> [SHORT TASK] Write out, exactly as given, every line from the one holding "Write part 2" to the one holding "return foot", including both.

> [INFORMATION SHOWN]
- - -

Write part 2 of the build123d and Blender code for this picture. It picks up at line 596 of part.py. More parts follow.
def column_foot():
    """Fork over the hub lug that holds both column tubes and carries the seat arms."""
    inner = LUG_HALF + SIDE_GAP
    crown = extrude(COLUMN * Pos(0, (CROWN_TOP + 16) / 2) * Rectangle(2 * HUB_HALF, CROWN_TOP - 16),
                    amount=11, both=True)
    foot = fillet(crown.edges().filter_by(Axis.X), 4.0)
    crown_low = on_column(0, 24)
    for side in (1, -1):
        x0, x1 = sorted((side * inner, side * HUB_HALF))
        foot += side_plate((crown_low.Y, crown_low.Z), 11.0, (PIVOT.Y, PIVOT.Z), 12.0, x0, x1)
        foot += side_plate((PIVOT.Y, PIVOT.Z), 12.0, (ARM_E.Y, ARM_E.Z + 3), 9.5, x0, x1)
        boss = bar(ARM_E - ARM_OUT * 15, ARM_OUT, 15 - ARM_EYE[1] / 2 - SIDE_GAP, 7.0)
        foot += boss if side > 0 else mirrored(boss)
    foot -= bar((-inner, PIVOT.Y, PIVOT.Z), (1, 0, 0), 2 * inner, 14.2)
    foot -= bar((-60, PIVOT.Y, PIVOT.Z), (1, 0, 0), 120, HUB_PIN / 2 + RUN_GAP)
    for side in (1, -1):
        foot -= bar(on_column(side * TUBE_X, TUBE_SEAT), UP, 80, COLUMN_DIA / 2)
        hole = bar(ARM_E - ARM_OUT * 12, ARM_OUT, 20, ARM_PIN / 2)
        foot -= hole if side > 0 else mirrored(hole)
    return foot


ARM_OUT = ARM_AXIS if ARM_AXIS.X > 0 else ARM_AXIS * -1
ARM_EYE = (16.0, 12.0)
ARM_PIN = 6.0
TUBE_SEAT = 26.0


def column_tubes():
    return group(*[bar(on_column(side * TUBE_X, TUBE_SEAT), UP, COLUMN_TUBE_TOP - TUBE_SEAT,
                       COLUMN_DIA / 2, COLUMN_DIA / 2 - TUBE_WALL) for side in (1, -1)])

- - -

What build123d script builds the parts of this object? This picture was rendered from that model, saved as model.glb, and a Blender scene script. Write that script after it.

- - -

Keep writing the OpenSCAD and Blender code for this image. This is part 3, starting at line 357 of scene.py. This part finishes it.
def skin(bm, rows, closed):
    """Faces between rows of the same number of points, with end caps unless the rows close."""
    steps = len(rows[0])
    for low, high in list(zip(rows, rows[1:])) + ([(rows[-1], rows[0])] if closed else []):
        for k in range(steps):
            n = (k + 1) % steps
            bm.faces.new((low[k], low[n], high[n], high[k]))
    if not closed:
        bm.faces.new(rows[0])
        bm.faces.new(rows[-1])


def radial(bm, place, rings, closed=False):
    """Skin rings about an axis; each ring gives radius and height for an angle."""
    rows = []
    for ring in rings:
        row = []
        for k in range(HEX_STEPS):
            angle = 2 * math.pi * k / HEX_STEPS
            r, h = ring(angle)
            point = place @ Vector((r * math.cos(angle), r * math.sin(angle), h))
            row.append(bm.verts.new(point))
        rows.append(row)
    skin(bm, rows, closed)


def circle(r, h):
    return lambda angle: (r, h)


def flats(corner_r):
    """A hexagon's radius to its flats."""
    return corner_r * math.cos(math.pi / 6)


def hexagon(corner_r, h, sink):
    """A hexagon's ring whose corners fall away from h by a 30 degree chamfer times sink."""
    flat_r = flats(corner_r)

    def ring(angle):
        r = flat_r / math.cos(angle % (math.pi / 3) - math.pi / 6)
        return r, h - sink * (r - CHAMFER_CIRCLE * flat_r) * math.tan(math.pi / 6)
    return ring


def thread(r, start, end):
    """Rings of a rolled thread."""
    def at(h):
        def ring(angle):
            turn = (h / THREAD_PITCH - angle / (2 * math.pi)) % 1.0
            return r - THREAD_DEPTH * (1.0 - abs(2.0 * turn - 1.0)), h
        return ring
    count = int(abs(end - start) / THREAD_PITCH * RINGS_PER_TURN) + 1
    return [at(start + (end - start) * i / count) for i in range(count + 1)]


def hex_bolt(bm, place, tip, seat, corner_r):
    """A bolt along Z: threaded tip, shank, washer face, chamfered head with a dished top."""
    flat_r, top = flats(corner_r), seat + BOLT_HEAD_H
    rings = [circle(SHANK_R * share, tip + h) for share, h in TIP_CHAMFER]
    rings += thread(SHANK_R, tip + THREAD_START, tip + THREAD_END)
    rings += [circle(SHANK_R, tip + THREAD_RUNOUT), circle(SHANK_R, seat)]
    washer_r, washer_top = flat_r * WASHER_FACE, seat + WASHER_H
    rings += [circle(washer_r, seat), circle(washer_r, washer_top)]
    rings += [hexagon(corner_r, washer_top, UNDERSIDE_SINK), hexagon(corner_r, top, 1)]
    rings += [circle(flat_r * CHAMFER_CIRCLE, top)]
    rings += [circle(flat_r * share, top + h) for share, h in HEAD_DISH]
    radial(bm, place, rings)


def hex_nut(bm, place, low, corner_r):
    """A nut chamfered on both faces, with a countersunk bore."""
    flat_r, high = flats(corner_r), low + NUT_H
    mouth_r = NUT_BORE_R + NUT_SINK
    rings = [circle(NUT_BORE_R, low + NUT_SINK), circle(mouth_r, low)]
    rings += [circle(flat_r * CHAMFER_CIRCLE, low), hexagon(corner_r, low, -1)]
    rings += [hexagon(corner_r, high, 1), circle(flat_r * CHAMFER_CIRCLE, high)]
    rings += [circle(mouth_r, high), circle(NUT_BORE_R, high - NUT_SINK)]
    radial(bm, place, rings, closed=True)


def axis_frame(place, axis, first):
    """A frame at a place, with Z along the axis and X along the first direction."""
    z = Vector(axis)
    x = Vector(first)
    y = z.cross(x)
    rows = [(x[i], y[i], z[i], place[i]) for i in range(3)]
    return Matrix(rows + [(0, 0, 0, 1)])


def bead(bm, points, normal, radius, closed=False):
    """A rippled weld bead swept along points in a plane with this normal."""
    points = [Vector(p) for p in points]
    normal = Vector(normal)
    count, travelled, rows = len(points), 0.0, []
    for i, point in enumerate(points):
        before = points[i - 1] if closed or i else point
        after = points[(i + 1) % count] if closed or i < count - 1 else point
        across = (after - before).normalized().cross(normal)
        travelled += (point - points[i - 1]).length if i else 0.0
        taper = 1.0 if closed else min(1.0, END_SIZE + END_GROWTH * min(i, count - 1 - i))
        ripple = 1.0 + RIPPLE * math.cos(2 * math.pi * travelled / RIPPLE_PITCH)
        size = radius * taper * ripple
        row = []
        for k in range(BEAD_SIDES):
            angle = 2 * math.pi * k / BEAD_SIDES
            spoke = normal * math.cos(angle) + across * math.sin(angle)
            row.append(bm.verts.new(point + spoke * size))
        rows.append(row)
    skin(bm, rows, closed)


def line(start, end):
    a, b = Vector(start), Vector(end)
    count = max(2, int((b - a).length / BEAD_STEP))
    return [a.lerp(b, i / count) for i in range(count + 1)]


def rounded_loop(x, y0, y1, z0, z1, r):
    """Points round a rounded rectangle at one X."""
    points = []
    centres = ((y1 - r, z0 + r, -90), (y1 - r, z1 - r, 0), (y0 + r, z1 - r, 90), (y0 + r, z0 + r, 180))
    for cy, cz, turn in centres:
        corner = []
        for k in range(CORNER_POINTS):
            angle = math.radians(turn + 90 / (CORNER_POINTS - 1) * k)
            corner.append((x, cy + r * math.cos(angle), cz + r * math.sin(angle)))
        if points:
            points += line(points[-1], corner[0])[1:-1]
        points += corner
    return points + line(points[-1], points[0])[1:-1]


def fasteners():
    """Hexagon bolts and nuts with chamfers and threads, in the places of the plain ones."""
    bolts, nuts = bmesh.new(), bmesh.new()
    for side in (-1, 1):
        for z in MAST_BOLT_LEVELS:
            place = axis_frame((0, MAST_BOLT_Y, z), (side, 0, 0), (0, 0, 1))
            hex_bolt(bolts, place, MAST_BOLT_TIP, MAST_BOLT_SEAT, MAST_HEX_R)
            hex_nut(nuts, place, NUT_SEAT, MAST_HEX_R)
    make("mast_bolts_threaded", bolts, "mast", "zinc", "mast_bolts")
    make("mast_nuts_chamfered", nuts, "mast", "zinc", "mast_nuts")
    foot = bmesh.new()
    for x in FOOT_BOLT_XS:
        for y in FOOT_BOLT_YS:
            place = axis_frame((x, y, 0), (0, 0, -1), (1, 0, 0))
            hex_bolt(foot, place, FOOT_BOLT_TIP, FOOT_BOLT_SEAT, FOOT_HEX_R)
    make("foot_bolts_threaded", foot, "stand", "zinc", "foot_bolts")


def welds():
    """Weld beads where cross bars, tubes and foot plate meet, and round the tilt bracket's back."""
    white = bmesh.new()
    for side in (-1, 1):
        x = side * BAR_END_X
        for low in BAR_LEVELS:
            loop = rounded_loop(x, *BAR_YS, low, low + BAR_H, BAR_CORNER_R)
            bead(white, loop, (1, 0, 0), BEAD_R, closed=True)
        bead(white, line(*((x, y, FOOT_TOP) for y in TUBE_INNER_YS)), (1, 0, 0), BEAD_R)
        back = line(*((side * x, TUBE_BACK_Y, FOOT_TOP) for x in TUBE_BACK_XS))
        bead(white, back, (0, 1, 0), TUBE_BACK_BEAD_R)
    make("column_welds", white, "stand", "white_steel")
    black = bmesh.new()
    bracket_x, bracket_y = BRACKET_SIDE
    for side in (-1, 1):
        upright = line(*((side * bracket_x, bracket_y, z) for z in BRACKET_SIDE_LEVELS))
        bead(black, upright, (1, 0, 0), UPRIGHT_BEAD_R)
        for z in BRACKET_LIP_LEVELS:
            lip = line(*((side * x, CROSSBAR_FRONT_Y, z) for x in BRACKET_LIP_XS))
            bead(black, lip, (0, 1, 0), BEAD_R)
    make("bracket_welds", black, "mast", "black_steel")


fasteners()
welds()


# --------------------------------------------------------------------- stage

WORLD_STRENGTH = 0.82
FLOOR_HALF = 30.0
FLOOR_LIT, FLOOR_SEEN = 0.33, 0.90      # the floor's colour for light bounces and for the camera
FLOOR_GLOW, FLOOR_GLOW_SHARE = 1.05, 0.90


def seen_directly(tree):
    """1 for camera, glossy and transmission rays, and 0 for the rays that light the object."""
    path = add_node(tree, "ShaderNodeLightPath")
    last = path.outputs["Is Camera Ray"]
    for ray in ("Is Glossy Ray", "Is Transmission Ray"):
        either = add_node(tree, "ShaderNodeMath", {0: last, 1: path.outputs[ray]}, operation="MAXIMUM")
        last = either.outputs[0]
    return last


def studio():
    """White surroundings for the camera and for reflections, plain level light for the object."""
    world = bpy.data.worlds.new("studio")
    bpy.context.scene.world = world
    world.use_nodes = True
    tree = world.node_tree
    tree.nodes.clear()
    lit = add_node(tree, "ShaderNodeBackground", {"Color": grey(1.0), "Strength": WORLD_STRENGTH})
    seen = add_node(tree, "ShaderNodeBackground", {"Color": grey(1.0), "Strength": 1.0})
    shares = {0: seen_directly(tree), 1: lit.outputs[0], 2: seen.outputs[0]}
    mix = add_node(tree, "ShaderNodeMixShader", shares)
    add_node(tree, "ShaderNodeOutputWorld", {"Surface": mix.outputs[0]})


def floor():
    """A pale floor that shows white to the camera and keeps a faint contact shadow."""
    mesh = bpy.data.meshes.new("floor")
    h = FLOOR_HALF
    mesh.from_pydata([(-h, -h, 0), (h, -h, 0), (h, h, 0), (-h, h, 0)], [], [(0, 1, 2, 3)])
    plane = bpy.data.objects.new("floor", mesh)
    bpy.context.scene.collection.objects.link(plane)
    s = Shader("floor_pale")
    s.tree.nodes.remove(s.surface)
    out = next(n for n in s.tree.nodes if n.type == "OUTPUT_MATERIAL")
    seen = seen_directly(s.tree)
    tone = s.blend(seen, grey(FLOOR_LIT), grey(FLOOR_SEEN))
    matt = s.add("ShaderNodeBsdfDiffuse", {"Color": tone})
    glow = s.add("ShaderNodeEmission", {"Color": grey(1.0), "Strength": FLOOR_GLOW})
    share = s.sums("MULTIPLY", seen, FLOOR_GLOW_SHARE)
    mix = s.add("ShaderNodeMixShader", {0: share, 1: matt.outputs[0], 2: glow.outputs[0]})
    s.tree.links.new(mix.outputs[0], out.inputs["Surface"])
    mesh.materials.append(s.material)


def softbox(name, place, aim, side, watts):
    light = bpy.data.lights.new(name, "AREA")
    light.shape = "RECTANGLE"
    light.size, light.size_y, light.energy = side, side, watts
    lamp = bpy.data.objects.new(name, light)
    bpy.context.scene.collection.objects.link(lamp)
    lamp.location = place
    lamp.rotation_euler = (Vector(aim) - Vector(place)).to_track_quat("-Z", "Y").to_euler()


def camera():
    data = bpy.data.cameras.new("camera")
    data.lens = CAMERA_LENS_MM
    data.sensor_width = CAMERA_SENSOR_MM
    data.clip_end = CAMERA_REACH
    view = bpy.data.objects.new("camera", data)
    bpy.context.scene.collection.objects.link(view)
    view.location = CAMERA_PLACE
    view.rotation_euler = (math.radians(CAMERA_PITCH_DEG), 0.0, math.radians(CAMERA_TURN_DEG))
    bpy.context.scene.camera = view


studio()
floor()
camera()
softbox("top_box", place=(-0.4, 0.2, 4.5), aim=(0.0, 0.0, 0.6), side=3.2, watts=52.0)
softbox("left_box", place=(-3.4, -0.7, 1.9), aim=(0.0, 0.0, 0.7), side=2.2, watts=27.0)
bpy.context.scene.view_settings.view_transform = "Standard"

- - -

> [ANSWER TO THIS PROBLEM]
Write part 2 of the build123d and Blender code for this picture. It picks up at line 596 of part.py. More parts follow.
def column_foot():
    """Fork over the hub lug that holds both column tubes and carries the seat arms."""
    inner = LUG_HALF + SIDE_GAP
    crown = extrude(COLUMN * Pos(0, (CROWN_TOP + 16) / 2) * Rectangle(2 * HUB_HALF, CROWN_TOP - 16),
                    amount=11, both=True)
    foot = fillet(crown.edges().filter_by(Axis.X), 4.0)
    crown_low = on_column(0, 24)
    for side in (1, -1):
        x0, x1 = sorted((side * inner, side * HUB_HALF))
        foot += side_plate((crown_low.Y, crown_low.Z), 11.0, (PIVOT.Y, PIVOT.Z), 12.0, x0, x1)
        foot += side_plate((PIVOT.Y, PIVOT.Z), 12.0, (ARM_E.Y, ARM_E.Z + 3), 9.5, x0, x1)
        boss = bar(ARM_E - ARM_OUT * 15, ARM_OUT, 15 - ARM_EYE[1] / 2 - SIDE_GAP, 7.0)
        foot += boss if side > 0 else mirrored(boss)
    foot -= bar((-inner, PIVOT.Y, PIVOT.Z), (1, 0, 0), 2 * inner, 14.2)
    foot -= bar((-60, PIVOT.Y, PIVOT.Z), (1, 0, 0), 120, HUB_PIN / 2 + RUN_GAP)
    for side in (1, -1):
        foot -= bar(on_column(side * TUBE_X, TUBE_SEAT), UP, 80, COLUMN_DIA / 2)
        hole = bar(ARM_E - ARM_OUT * 12, ARM_OUT, 20, ARM_PIN / 2)
        foot -= hole if side > 0 else mirrored(hole)
    return foot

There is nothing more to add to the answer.